Abundan también quienes sostienen que cocinar y elaborar bebidas son bellas artes, pero este no es el asunto.

Abundan también en todo el mundo y en toda la historia artistas que le dieron sin piedad a la comida y a la bebida y demás sustancias dionisíacas. Y hay un escritor vegano que dice que no se alimenta con animales porque no podría comerse algo que tiene o tuvo madre. A la vuelta de la esquina, otro escritor confiesa que el tabaco, el alcohol y la cocaína le hicieron perder mucho tiempo, aunque también lo ayudaron a escribir tremendos textos, a costa, claro, de su autodestrucción. Otro de los tantos misterios, o evidencias, del arte verdadero: lleva la vida.

Es obvio que quienes deciden las políticas culturales (Estado) y quienes impulsan las inversiones (empresas) en esta provincia y en muchos otros lugares piensan que arte y placeres mundanos son un «maridaje» (detestable palabra que aman) perfecto y que hay que aprovechar, sacar provecho económico, total, además, si no queda otra que darles cabida, a los artistas los arreglás con dos mangos. No coincidimos con esta visión. Qué bueno que no todos pensemos igual.
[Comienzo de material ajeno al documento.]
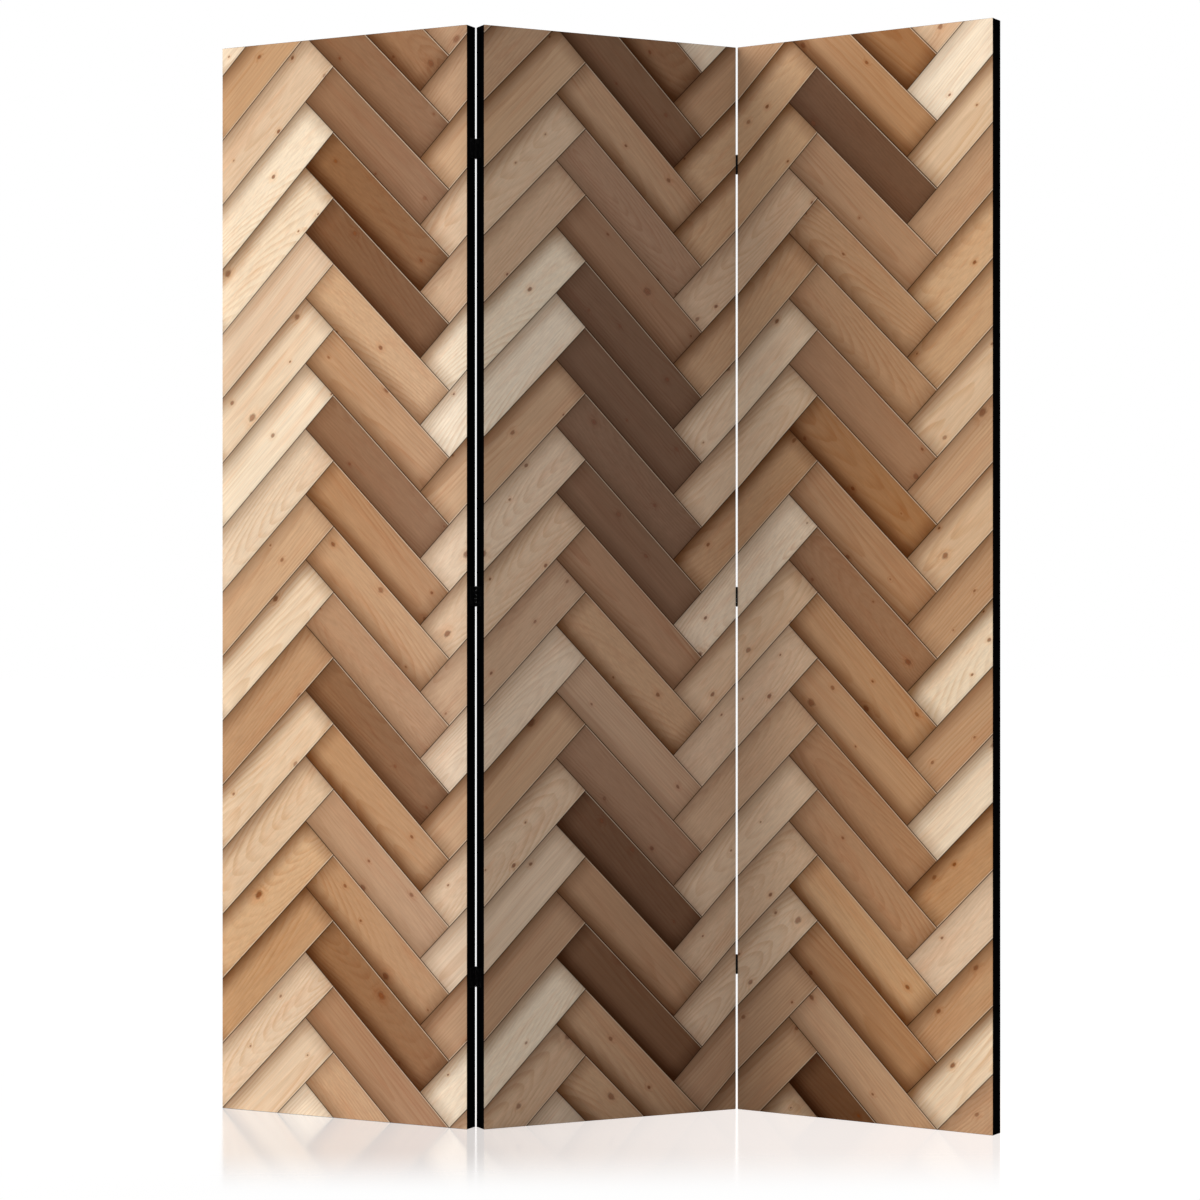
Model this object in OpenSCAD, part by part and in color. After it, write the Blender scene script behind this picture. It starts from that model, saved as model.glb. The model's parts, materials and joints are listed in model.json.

Qué triste que quienes tienen el poder y el deber de hacer algo por el arte den prioridad a la gastronomía –negarse sin más a que haya una confitería en un museo es una estupidez– y descuiden, menosprecien o simplemente ignoren a los hacedores culturales. En este caso, Dionisos vuelve a ganarle a Apolo. La pregunta es si podemos vivir sin alguno de los dos o, para ser elegantes, si es posible superar la contradicción. Por el bien de cocineros y escultores, por el bien de músicos y mozos, por el bien de lavaplatos y pintores.